Suicidal individuals had significantly higher levels of methyl in their blood
Researchers at John Hopkins University have discovered a chemical alteration in a single human gene linked to stress reactions which if confirmed in larger studies, could give doctors a simple blood test to reliably predict a person's aptitude for committing suicide.
According to an article in the Washington Post, researchers studied a group of chemicals that modify the brain when an individual is confronted by situations that cause stress or anxiety. A hormone, Cortisol, helps an individual cope with the stress of daily tasks as well as extreme situations. "It helps you get up in the morning, it helps you cross the road, and it helps you run away from a lion," said Mr Zachary Kaminsky, assistant professor of psychiatry and behavioral sciences at Johns Hopkins University and lead researcher of the study.
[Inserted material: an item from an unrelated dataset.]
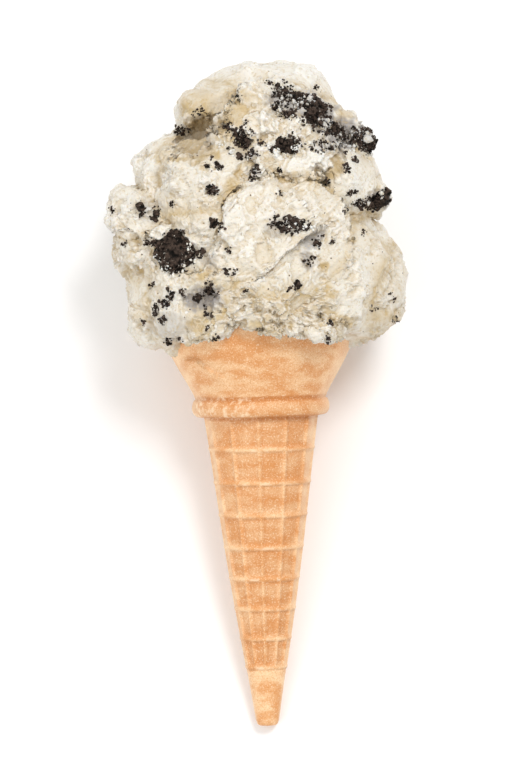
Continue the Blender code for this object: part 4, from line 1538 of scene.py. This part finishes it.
    def frost(self, points: np.ndarray, found: WaferPrint) -> np.ndarray:
        """Painted highlight: pale dashes on the front of the rings' edges, and paler sides as seen from the
        front; also pale patches on the front-left of the bead.
        """
        x, y, _ = points.T.reshape(3, -1, self.columns)
        away = np.hypot(x, y)
        broken = smoothstep(*self.dash_levels, self.dashes.at(points)).reshape(x.shape)
        patchy = smoothstep(*self.patch_levels, self.patches.at(points)).reshape(x.shape)
        left = smoothstep(*self.left_levels, x) * (y < 0)
        dashes = self.dash_pale * (found.edge * found.on_taper) * smoothstep(*self.front_levels, -y / away)
        sides = self.side_pale * smoothstep(*self.side_levels, np.abs(x) / away)
        return np.clip(dashes * broken + self.patch_pale * found.collar * left * patchy + sides, 0, 1)

    def fold_cup(self) -> None:
        """Add the wafer's own fold on the left of the cup, and painted shade at its foot."""
        rise, foot, _ = self.cup_fold.step(self.surface.points)
        self.surface.points = self.surface.points + self.surface.normals() * rise[:, None]
        # Painted shade at the foot of the fold.
        self.surface.values["deep"] = np.maximum(self.surface.values["deep"], self.fold_tone * foot)

    def dress(self, lying: Lying, material: bpy.types.Material) -> None:
        """Make the object, in place of the solid."""
        made = mesh_object("wafer_shell", self.surface, lying, material)
        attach(made, BODY)
        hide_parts("wafer_cone")


# ---------- Biscuit ----------


# How much cream is smeared over a piece, from 0 to 1; none where it isn't named.
CREAMY = {"biscuit_crown": 1.0, "biscuit_shoulder": 1.0, "biscuit_side": 0.4, "biscuit_front": 0.4}


@dataclass
class BiscuitPiece:
    """One broken piece: a squared ball on the main axes of its solid, crumbly all over."""

    node: str
    seed: int
    creamy: float = 0.0
    grain: float = 0.22
    squareness: float = 0.7

    # Its crumbly surface: broad noise, shaken chunks of a middle height, and how far all of it is sunk.
    broad: float = 1.3
    broad_cell: float = 2.6
    chunk: float = 0.7
    chunk_cell: float = 0.95
    chunk_shake: Noise = Noise(0.9, 7, strength=0.3)
    middle_chunk: float = 0.55
    sunk: float = 0.25

    # Measured on its solid.
    middle: np.ndarray | None = None
    axes: np.ndarray | None = None
    half_sizes: np.ndarray | None = None
    surface: Surface | None = None

    def measure(self, lying: Lying) -> None:
        """Find the solid's middle, main axes (thinnest first) and half sizes."""
        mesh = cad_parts[self.node].data
        places = np.empty(len(mesh.vertices) * 3)
        mesh.vertices.foreach_get("co", places)
        corners = lying.upright(places.reshape(-1, 3))
        middle = corners.mean(axis=0)
        _, self.axes = np.linalg.eigh(np.cov((corners - middle).T))
        spread = (corners - middle) @ self.axes
        self.half_sizes = (spread.max(axis=0) - spread.min(axis=0)) / 2
        self.middle = middle + self.axes @ ((spread.max(axis=0) + spread.min(axis=0)) / 2)

    def build(self, lying: Lying) -> None:
        """Work out the surface: squared ball times half sizes, moved along its normals by crumbly noise."""
        self.measure(lying)
        rows = int(math.pi * self.half_sizes.mean() / self.grain)
        angles = np.linspace(0, math.pi, rows + 2)[1:-1]
        ball = polar_grid(angles, 2 * rows)
        points = (squared(ball, self.squareness) * self.half_sizes) @ self.axes.T + self.middle
        self.surface = Surface(points, *polar_faces(rows, 2 * rows)).turned_out()
        broad = Noise(self.broad_cell, self.seed, strength=self.broad).at(points)
        shaken = points + self.chunk_shake.at(points)[:, None]
        chunks = chunk_noise(shaken, self.chunk_cell, self.seed) - self.middle_chunk
        relief = broad - self.sunk + self.chunk * chunks
        self.surface.points = points + self.surface.normals() * relief[:, None]
        self.surface.values["creamy"] = np.full(len(points), self.creamy)

    def dress(self, lying: Lying, material: bpy.types.Material) -> None:
        """Make the object, in place of its solid."""
        made = mesh_object(self.node + "_crumb", self.surface, lying, material)
        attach(made, BODY)
        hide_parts(self.node)

    def outline(self, draw: np.random.Generator, count: int, inner: float, outer: float) -> np.ndarray:
        """Places round the piece, in its plane, from inner to outer times its half sizes."""
        turn = draw.uniform(0, math.tau, count)
        reach = draw.uniform(inner, outer, count)
        flat = np.stack((np.zeros(count), np.cos(turn) * reach, np.sin(turn) * reach), -1)
        return (flat * self.half_sizes) @ self.axes.T + self.middle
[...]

A group of chemicals known as methyls can affect the gene known as SKA2, which governs the brain's response to the stress hormone. High levels of these chemicals impair the brain's ability to regulate its response to a stressful situation. As a result, anxiety and stress can build up to a point where a person becomes vulnerable to suicidal thoughts, or, bring them to the point of attempting suicide.
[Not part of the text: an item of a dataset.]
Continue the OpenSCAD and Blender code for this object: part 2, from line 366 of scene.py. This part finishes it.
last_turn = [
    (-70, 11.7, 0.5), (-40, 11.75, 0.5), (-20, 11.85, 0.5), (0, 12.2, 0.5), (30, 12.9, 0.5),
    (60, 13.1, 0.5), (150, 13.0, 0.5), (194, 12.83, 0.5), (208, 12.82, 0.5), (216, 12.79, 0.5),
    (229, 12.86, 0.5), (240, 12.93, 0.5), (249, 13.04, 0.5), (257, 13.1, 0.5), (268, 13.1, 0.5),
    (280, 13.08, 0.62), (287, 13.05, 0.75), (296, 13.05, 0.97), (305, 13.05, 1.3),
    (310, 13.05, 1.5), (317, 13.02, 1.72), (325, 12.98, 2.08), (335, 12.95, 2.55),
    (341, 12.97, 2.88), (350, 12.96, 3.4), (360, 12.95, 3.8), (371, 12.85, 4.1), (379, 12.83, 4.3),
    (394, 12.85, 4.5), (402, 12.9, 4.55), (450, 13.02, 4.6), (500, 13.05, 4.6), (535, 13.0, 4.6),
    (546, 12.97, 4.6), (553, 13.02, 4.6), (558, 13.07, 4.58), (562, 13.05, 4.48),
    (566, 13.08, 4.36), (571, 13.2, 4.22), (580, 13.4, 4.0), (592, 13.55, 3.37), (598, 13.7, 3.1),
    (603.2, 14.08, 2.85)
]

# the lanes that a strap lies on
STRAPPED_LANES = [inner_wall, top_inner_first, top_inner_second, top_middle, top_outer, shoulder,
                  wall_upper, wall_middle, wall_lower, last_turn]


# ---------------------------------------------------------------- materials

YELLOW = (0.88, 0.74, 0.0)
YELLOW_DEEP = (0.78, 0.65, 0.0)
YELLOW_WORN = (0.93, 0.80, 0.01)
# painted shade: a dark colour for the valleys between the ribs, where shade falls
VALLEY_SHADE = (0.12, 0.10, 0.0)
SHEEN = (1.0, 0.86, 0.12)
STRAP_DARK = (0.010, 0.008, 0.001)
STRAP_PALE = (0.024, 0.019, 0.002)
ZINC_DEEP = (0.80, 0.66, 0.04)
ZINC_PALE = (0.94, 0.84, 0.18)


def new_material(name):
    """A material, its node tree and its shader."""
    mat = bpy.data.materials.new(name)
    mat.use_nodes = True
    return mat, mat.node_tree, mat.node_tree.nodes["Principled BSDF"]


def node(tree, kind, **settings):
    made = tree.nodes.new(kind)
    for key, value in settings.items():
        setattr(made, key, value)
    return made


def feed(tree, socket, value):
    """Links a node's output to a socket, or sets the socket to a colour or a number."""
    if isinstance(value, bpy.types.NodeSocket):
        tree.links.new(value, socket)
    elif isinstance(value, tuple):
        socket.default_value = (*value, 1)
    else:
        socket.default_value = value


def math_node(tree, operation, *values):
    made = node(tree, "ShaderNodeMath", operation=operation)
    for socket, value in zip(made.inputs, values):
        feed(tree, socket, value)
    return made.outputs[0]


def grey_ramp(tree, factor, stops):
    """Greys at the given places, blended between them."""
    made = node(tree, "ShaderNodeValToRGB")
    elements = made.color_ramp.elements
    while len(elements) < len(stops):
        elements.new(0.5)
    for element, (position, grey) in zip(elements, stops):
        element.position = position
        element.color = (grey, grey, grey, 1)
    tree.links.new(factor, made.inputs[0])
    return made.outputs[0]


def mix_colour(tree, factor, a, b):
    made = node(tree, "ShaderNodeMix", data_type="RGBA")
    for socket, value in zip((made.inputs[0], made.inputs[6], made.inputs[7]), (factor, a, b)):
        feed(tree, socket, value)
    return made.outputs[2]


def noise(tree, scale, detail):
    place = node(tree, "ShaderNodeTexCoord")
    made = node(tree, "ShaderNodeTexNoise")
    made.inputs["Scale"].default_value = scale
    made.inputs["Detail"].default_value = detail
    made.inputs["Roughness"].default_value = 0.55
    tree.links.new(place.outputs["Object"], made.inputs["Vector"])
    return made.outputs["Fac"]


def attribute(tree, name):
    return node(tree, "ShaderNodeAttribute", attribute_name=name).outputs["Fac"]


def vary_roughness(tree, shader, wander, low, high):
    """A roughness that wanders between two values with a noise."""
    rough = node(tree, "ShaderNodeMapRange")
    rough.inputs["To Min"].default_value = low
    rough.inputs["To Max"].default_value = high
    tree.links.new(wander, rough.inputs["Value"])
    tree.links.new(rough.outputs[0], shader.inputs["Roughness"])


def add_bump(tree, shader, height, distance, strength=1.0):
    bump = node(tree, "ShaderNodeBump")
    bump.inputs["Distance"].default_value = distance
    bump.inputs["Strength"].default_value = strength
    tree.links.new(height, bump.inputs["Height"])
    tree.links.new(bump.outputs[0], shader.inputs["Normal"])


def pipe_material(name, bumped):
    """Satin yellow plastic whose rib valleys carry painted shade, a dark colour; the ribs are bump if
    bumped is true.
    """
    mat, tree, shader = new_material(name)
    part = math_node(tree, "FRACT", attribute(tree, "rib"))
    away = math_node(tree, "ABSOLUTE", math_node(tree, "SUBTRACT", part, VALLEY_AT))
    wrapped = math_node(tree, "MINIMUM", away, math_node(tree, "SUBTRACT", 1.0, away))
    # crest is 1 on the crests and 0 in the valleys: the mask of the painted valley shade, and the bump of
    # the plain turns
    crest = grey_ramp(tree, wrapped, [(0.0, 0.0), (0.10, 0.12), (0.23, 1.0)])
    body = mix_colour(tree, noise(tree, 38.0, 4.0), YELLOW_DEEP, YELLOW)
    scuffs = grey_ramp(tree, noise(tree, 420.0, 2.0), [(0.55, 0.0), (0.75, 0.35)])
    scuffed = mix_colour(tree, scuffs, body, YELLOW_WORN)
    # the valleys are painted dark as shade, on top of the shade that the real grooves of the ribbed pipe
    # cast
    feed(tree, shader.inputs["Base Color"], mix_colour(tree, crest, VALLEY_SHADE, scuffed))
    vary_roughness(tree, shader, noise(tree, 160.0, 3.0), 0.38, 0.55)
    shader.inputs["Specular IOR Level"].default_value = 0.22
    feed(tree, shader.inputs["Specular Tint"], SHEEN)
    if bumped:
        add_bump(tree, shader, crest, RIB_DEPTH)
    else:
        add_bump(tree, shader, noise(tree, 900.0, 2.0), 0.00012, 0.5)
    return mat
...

150 brain samples of both healthy people and those who suffered from mental illness, some of whom had been suicidal were studied initially. They found that the suicidal individuals had significantly higher levels of Methyls. Using blood tests, researchers then tested 325 living individuals for methyl levels, and used that information to see if they could predict whether certain individuals had experienced suicidal thoughts or attempted to kill themselves.
Their predictions were 80 to 90 percent accurate and were based solely on the chemical effects of that single gene.